Opining that the penalty imposed by the Board was too severe, the lower court reduced the suspension to 10 days based on the additional findings.[2]

It is well settled that the lower court may not reduce the penalty imposed by the Board simply because *610 it is considered too severe. Pennsylvania Liquor Control Board v. Washington Sporting Club, 13 Pa. Commw. 257, 320 A.2d 851 (1974). As to whether or not the additional findings made by the lower court here justified a modification of the penalty, we must be guided by the following applicable standard:

The court of common pleas may change the penalty imposed by the Board `only when it has made significant and material changes in the findings of the Board.' Noonday Club of Delaware County, Inc., Liquor License Case, 433 Pa. 458, 464, 252 A.2d 568, 572 (1968).
It is now firmly established that the lower court must make findings of fact on the material issues different from those made by the Board before the action taken by the Board can be reversed or changed. Unless the lower court's change or modification is so grounded, it cannot stand. Carver House, Inc. Liquor License Case, 454 Pa. 38, 310 A.2d 81 (1973).

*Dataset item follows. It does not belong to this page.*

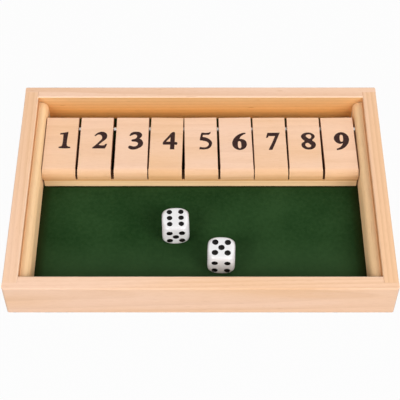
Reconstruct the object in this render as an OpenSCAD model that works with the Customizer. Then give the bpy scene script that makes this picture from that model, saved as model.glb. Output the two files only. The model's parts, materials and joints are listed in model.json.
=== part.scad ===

Id. at 259, 320 A.2d at 852.

Findings 1, 2, and 3[3] above concern R.G.R.'s policy regarding employees who have violated the Code and specific instances of the application of this policy. As such, these findings do not address the questions of whether and in what manner a violation of the Code occurred. While the policy may be an admirable one, we do not consider the findings on this point significant and material. They are relevant, if at all, not on the questions of the occurrence of a violation and the circumstances surrounding it, but solely on the issue *611 of what penalty should have been assessed after a violation of the Code had been found. If Noonday Club, supra, and Carver House, supra, and their progeny have made one thing clear in this area, it is that the Board has the primary responsibility for fixing penalties in Code violation cases. This case is thus distinguishable from one in which the lower court found that a violation of the Code had occurred once instead of twice as found by the Board, Barone's, Inc. v. Pennsylvania Liquor Control Board, 10 Pa. Commw. 563, 312 A.2d 74 (1973), or a case in which the lower court's findings on how a violation of the Code occurred differed from those of the Board, Commonwealth v. M.S.G., Inc., 7 Pa. Commw. 540, 297 A.2d 556 (1972).

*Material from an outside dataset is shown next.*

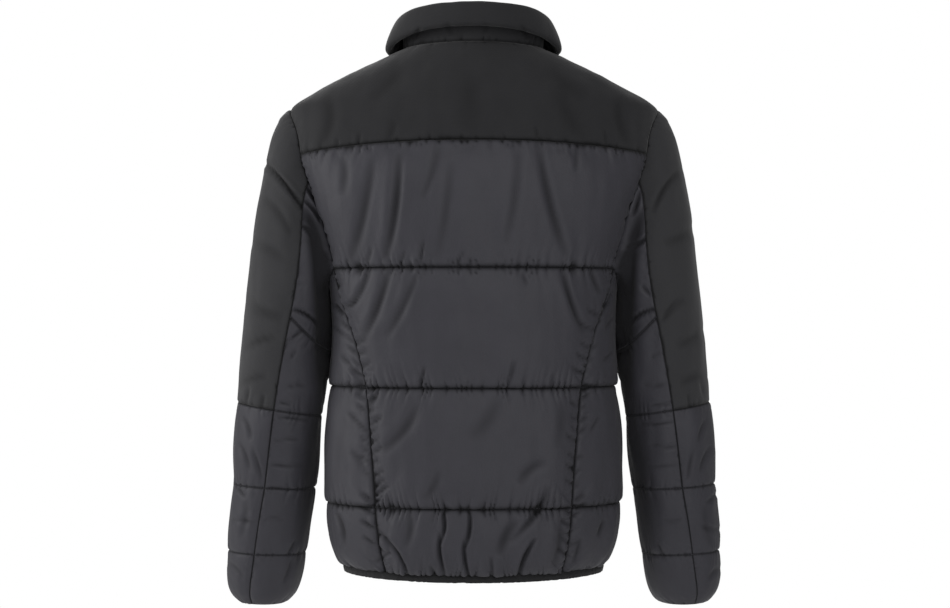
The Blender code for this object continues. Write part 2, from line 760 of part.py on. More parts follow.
def zip_tape(name, side, material):
    """One half of the zip's tape, from the hem to the neck seam."""
    levels = stacked_levels(QUILT_LEVELS)[::2] + list(YOKE_ROWS[1:])
    outer, inner = [], []
    for level in levels:
        outer_row, inner_row = [], []
        for x in (SEAM_GAP / 2, FRONT_EDGE_X / 2, FRONT_EDGE_X - TAPE_CLEAR):
            edge = torso_point(front_edge_angle(level), level)
            normal = torso_normal(180.0, level)
            base = Vector((x * side, edge.y, edge.z)) - normal * TAPE_SINK
            outer_row.append(base)
            inner_row.append(base - normal * TAPE_WALL)
        outer.append(outer_row)
        inner.append(inner_row)
    return wall_object(name, outer, inner, material)


def slider_frame():
    """The slider's place: its pin's middle, with local -Z down the front and local +Y outwards."""
    spot = torso_point(180.0, SLIDER_LEVEL)
    outward = torso_normal(180.0, SLIDER_LEVEL)
    up = Vector((1, 0, 0)).cross(outward).normalized()
    if up.z < 0:
        up = -up
    side = outward.cross(up).normalized()
    frame = Matrix((side, outward, up)).transposed().to_4x4()
    frame.translation = spot + outward * PIN_LIFT
    return frame


def add_block(bm, low, high):
    verts = []
    for x in (low[0], high[0]):
        for y in (low[1], high[1]):
            verts += [bm.verts.new((x, y, z)) for z in (low[2], high[2])]
    for face in ((0, 1, 3, 2), (4, 6, 7, 5), (0, 4, 5, 1), (2, 3, 7, 6), (0, 2, 6, 4), (1, 5, 7, 3)):
        bm.faces.new([verts[i] for i in face])


def union_of(name, blocks, pin_half, material):
    """A solid joined from blocks, and from a pin across them where pin_half is given."""
    bodies = []
    for i, (low, high) in enumerate(blocks):
        bm = bmesh.new()
        add_block(bm, low, high)
        bodies.append(add_object("%s_body_%d" % (name, i), bm, material))
    if pin_half:
        bm = bmesh.new()
        bmesh.ops.create_cone(
            bm, cap_ends=True, segments=ROUND_SIDES, radius1=PIN_RADIUS, radius2=PIN_RADIUS,
            depth=2 * pin_half, matrix=Matrix.Rotation(math.pi / 2, 4, "Y"),
        )
        bodies.append(add_object(name + "_pin", bm, material))
    whole = bodies[0]
    for i, piece in enumerate(bodies[1:]):
        join = whole.modifiers.new("join_%d" % i, "BOOLEAN")
        join.operation = "UNION"
        join.solver = "EXACT"
        join.object = piece
        piece.hide_render = True
        piece.display_type = "WIRE"
    whole.name = name
    return whole


def zip_slider(material):
    plate_x, plate_z, plate_y = (size / 2 for size in SLIDER_PLATE)
    plate_mid = SLIDER_LIFT - PIN_LIFT
    ear_in = EAR_GAP / 2
    ear_out = ear_in + EAR_WALL
    ear_half = EAR_SIZE / 2
    blocks = [((-plate_x, plate_mid - plate_y, -plate_z), (plate_x, plate_mid + plate_y, plate_z))]
    for side in (-1, 1):
        xs = sorted((side * ear_in, side * ear_out))
        blocks.append(((xs[0], plate_mid, -ear_half), (xs[1], ear_half * 0.85, ear_half)))
    slider = union_of("zip_slider", blocks, ear_in + EAR_WALL / 2, material)
    slider.matrix_world = slider_frame()
    for modifier in slider.modifiers:
        modifier.object.matrix_world = slider_frame()
    return slider


def zip_pull(material):
    """The pull tab: an eye round the slider's pin, and a plate that hangs from it."""
    bm = bmesh.new()
    half_wall = TAB_WALL / 2
    rim, hole = [], []
    for k in range(ROUND_SIDES):
        turn = 2 * math.pi * k / ROUND_SIDES
        rim.append((math.cos(turn) * TAB_EYE_RADIUS, math.sin(turn) * TAB_EYE_RADIUS))
        hole.append((math.cos(turn) * TAB_HOLE_RADIUS, math.sin(turn) * TAB_HOLE_RADIUS))
    half_width = TAB_WIDTH / 2
    layers = []
    for x in (-half_width, half_width):
        layers.append((
            [bm.verts.new((x, y, z)) for y, z in rim],
            [bm.verts.new((x, y, z)) for y, z in hole],
        ))
    (rim_a, hole_a), (rim_b, hole_b) = layers
    below = [k for k in range(ROUND_SIDES) if rim[k][1] < -TAB_EYE_RADIUS * 0.8]
    tail = [k for k in below if abs(rim[k][0]) < TAB_EYE_RADIUS * 0.6]
    for k in range(ROUND_SIDES):
        n = (k + 1) % ROUND_SIDES
        bm.faces.new((rim_a[k], rim_a[n], hole_a[n], hole_a[k]))
        bm.faces.new((rim_b[n], rim_b[k], hole_b[k], hole_b[n]))
        bm.faces.new((hole_a[k], hole_a[n], hole_b[n], hole_b[k]))
        if not (k in tail and n in tail):
            bm.faces.new((rim_a[n], rim_a[k], rim_b[k], rim_b[n]))
    tail.sort(key=lambda k: rim[k][0])
    loop_a = [rim_a[k] for k in tail]
    loop_b = [rim_b[k] for k in tail]
    foot = []
    for x, y in ((-1, -1), (-1, 1), (1, 1), (1, -1)):
        foot.append(bm.verts.new((x * half_width, y * half_wall, -TAB_LENGTH)))
    bm.faces.new((loop_a[0], *loop_a[1:], foot[1], foot[0]))
    bm.faces.new((*reversed(loop_b), foot[3], foot[2]))
    bm.faces.new((loop_a[-1], loop_b[-1], foot[2], foot[1]))
    bm.faces.new((loop_b[0], loop_a[0], foot[0], foot[3]))
    bm.faces.new((foot[0], foot[1], foot[2], foot[3]))
    pull = add_object("zip_pull", bm, material)
    pull.matrix_world = slider_frame()
    return pull


# ---------------------------------------------------------------- the whole jacket
def clear_scene():
    for obj in list(bpy.data.objects):
        bpy.data.objects.remove(obj, do_unlink=True)


def both_sides(name, outer, inner, material):
    wall_object(name + "_left", outer, inner, material)
    wall_object(name + "_right", mirrored(outer), mirrored(inner), material)


def armhole_pairs(spots, loop_points, normals):
    """The outer and inner points that the body and the sleeve share round the armhole."""
    pairs = []
    for i, spot in enumerate(spots):
        inward = mitre(torso_normal(*spot), normals[i], ARMHOLE_WALL)
        pairs.append((loop_points[i], loop_points[i] + inward))
    return pairs


def neck_pair(angle):
    """The outer and inner points that a yoke and the collar share on the neck seam."""
    top = float(len(TORSO_RINGS) - 1)
    outside = torso_point(angle, top)
    turn = math.radians(angle)
    collar_face = Vector((math.sin(turn), math.cos(turn), 0))
    return outside, outside + mitre(torso_normal(angle, top), collar_face, COLLAR_WALL)


def build_back(pairs, satin, matte):
    steps = len(CHANNEL_ROWS) - 1
    outer, inner = back_panel_grid(pairs[:steps + 1])
    part_at_seams(outer, inner)
    wall_object("back_panel", outer, inner, satin)
    neck = [neck_pair(angle) for angle, _ in back_spots(YOKE_ROWS)[-1]]
    outer, inner = back_yoke_grid(pairs[steps:ARMHOLE_TIP + 1], neck)
    part_at_seams(outer, inner)
    wall_object("back_yoke", outer, inner, matte)


def build_sides(pairs, satin):
    underarm = [pairs[0]] + list(reversed(pairs[FRONT_FOOT + 1:])) + [pairs[FRONT_FOOT]]
    outer, inner = side_panel_grid(underarm)
    part_at_seams(outer, inner)
    both_sides("side_panel", outer, inner, satin)


def build_fronts(pairs, satin, matte):
    top = ARMHOLE_TIP + TIP_ROW
    outer, inner = front_panel_grid(list(reversed(pairs[top:FRONT_FOOT + 1])))
    part_at_seams(outer, inner)
    both_sides("front_panel", outer, inner, satin)
    neck = [neck_pair(angle) for angle, _ in front_spots(YOKE_ROWS)[-1]]
    outer, inner = front_yoke_grid(list(reversed(pairs[ARMHOLE_TIP:top + 1])), neck)
    part_at_seams(outer, inner)
    both_sides("front_yoke", outer, inner, matte)


def build_collar(matte):
    left = [angle for angle, _ in front_spots(YOKE_ROWS)[-1]][1:]
    back = [angle for angle, _ in back_spots(YOKE_ROWS)[-1]]
    angles = [-angle for angle in reversed(left)] + back + left
    outer, inner = collar_grid(angles, [neck_pair(angle) for angle in angles])
    part_at_seams(outer, inner)
    wall_object("collar", outer, inner, matte)


def build_sleeves(rows, normals, pairs, satin, matte):
    elbow = len(UPPER_ROWS) - 1
    cuff = len(SLEEVE_ROWS) - 1
    outer_columns = list(range(BACK_SEAM, FRONT_SEAM + 1))
    under_columns = list(range(FRONT_SEAM, len(pairs))) + list(range(BACK_SEAM + 1))
    pieces = (
        ("sleeve_upper", outer_columns, 0, elbow, OUTER_LINES, matte),
        ("sleeve_lower", outer_columns, elbow, cuff, OUTER_LINES, satin),
        ("sleeve_under", under_columns, 0, cuff, UNDER_LINES, satin),
    )
    for name, columns, first, last, lines, material in pieces:
        outer, inner = sleeve_piece(rows, normals, pairs, columns, first, last, lines)
        part_at_seams(outer, inner)
        both_sides(name, outer, inner, material)


def build_jacket():
    clear_scene()
    matte = cloth_material("matte_shell", MATTE_CLOTH, 0.85)
    satin = cloth_material("satin_shell", SATIN_CLOTH, 0.50)
    binding = cloth_material("elastic_binding", BINDING_CLOTH, 0.90)
    tape = cloth_material("zip_tape", TAPE_CLOTH, 0.85)
    metal = metal_material("dark_metal", DARK_METAL, 0.35)

    spots = armhole_spots()
    loop_points = [torso_point(*spot) for spot in spots]
    rows = sleeve_grid(loop_points)
    normals = grid_normals(rows)
    pairs = armhole_pairs(spots, loop_points, normals[0])

    build_back(pairs, satin, matte)
    build_sides(pairs, satin)
    build_fronts(pairs, satin, matte)
    build_collar(matte)
    build_sleeves(rows, normals, pairs, satin, matte)
    hem_binding(binding)
    zip_tape("zip_tape_left", 1, tape)
    zip_tape("zip_tape_right", -1, tape)
    zip_slider(metal)
    zip_pull(metal)


build_jacket()
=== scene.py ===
import heapq
import math

import bmesh
import bpy
import numpy as np
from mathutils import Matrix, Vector, noise
from mathutils.bvhtree import BVHTree
from mathutils.kdtree import KDTree


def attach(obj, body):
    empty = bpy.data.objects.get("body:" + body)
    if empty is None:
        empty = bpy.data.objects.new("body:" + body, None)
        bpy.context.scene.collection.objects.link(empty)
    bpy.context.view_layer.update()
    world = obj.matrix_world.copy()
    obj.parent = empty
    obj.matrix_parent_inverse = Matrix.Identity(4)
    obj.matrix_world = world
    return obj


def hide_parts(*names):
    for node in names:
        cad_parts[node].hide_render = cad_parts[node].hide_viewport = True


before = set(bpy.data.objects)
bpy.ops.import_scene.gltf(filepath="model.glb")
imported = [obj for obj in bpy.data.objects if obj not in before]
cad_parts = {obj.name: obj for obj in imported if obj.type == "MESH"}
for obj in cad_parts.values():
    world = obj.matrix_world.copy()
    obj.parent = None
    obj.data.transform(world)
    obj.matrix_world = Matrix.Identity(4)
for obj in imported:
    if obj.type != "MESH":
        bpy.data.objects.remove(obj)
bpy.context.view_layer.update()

# the photograph's camera, with its sizes in the photograph's pixels
view = {
    "place": (-0.0019, 2.8, -0.3261), "focalPixels": 2205.0, "eyeRow": 304.0, "middleColumn": 475.0,
    "pictureWidth": 950, "sensorWidth": 36.0,
    "mirrorSum": 947,  # two columns that mirror each other in the jacket add up to this
}
room = {
    "floorHeight": -1.45, "floorSize": 7.0, "floorColour": (0.86, 0.86, 0.86), "floorRoughness": 0.9,
    "worldLight": 0.24,
}
lamps = [
    # name, place, size, power, aimed at
    ("keyLamp", (2.9, 0.6, 0.4), 2.2, 66.0, (0.0, 0.0, -0.30)),
    ("highLamp", (-0.2, 2.6, 1.7), 1.8, 34.0, (0.0, 0.0, -0.35)),
    ("fillLamp", (-1.2, 2.8, 0.0), 2.2, 30.0, (0.0, 0.0, -0.35)),
    ("frontLamp", (0.4, -2.8, 1.2), 2.4, 50.0, (0.0, 0.0, -0.35)),
]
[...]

Similarly, since finding 4 was not on a material issue, it does not justify the reduction of the period of suspension. Lack of personal knowledge by the licensee or its officers of a violation of the Code is not a defense. Fraternal Order of Eagles Easton Aerie No. 111 v. Pennsylvania Liquor Control Board, 29 Pa. Commw. 646, 372 A.2d 1247 (1977); Alston Beer Distributor Liquor License Case, 214 Pa. Super. 32, 251 A.2d 808 (1969).

Order reversed.

ORDER

Now, this 21st day of June, 1977, the order of the Court of Common Pleas of Montgomery County is reversed, and the order of the Pennsylvania Liquor Control Board suspending for 30 days the hotel liquor license of R.G.R. Enterprises, Inc., for premises known as the Graeme Park Inn, is reinstated.

NOTES

[1] Act of April 12, 1951, P.L. 90, as amended, 47 P.S. § 1-101 et seq.

[2] See Section 471 of the Code, 47 P.S. § 4-471.

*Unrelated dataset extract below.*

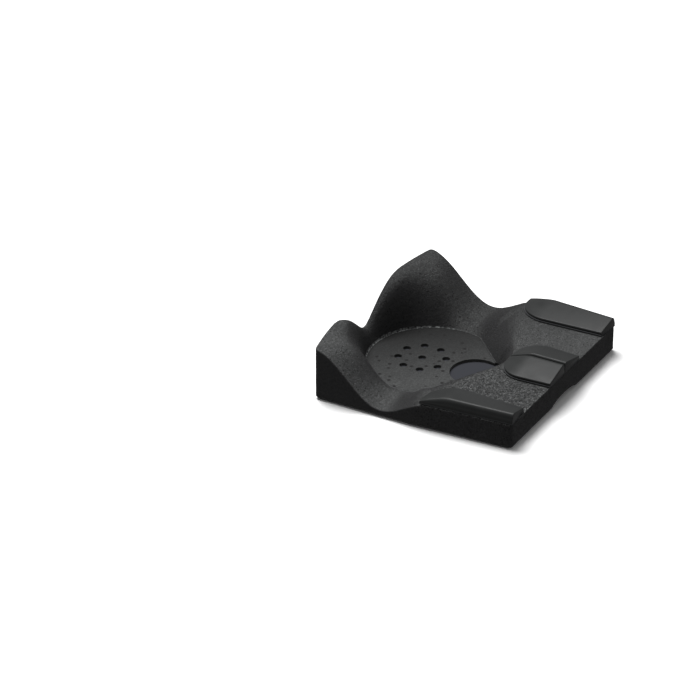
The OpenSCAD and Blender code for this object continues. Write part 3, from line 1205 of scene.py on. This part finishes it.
@dataclass
class WedgePad:
    """One wedge pad with its sheets and tapes. Across the pad, s runs from its back face to its toe."""

    block: FoamBlock
    finishes: Finishes
    seat: Seat
    hand: Hand
    length: float
    front_w: float
    rear_w: float
    corner_l: float
    tip_w: float
    height: float
    lean: float
    edge: float
    ridge_r: float
    ridge_back: float
    bulge: float
    # The toe, and the groove along it over the flange.
    toe_h: float = 7.5 * MM
    toe_r: float = 5 * MM
    groove_d: float = 0.8 * MM
    groove_h: float = 1 * MM
    # Thicknesses, and how far each sheet reaches past or stays inside the pad's edge.
    cap_t: float = 1.8 * MM
    flange_t: float = 2.2 * MM
    flange_lip: float = 1 * MM
    loop_t: float = 1 * MM
    hook_t: float = 1.2 * MM
    tape_inset: float = 8 * MM
    tape_gap: float = 0.3 * MM
    # How the cap's back rises and ends.
    tip_rise: float = 1 * MM
    tip_power: float = 1.5
    end_r: float = 0.9 * MM
    # The roundings' largest share of the ridge's and of the toe's height.
    ridge_share: float = 0.62
    toe_share: float = 0.8
    bulge_at: tuple[float, ...] = (0.2, 0.4, 0.6, 0.8)
    sheet_soft: float = 0.4 * MM
    tape_soft: float = 0.2 * MM
    # How far cutters run past what they cut, the stations of a wedge, and where the core ends.
    clear: float = 3 * MM
    along: int = 24
    round_tip: int = 22
    core_tip: int = 16
    core_turn: float = math.radians(60)

    @property
    def tag(self) -> str:
        """The pad's place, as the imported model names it."""
        return f"{self.seat.value}_{self.hand.name.lower()}"

    @property
    def lip_z(self) -> float:
        """Height of the lip over the groove along the toe."""
        return self.block.trough_h + self.loop_t + self.flange_t + self.groove_h + self.groove_d

    def placed(self, s: np.ndarray, y: np.ndarray, z: np.ndarray, skew: np.ndarray) -> np.ndarray:
        """Turn places on the pad into points of the object.

        Args:
            s: Distances across the pad, from its back face.
            y: Places along the block.
            z: Heights over the underside.
            skew: How much further back a place lies for each metre across.

        Returns:
            The points, one row each.
        """
        b = self.block
        if self.seat is Seat.SIDE:
            x = self.edge - b.side_x(y) + s
            out, up = x + b.shoulder_x, z - b.trough_h
            turn = b.shoulder_angle
            x = out * math.cos(turn) - up * math.sin(turn) - b.shoulder_x
            z = out * math.sin(turn) + up * math.cos(turn) + b.trough_h
            drawn_on = -1
        else:
            x = self.edge + s
            drawn_on = 1
        return np.column_stack([x * drawn_on * self.hand.value, y + s * skew, z])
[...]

[3] As to finding 3. the record indicates that this finding is incorrect. The barmaid here was fired, but, according to the transcript, she was dismissed when the manager learned of a separate incident which occurred in December 1974. Although the incident in question here occurred in November 1974, the record indicates that the manager learned of the December incident first.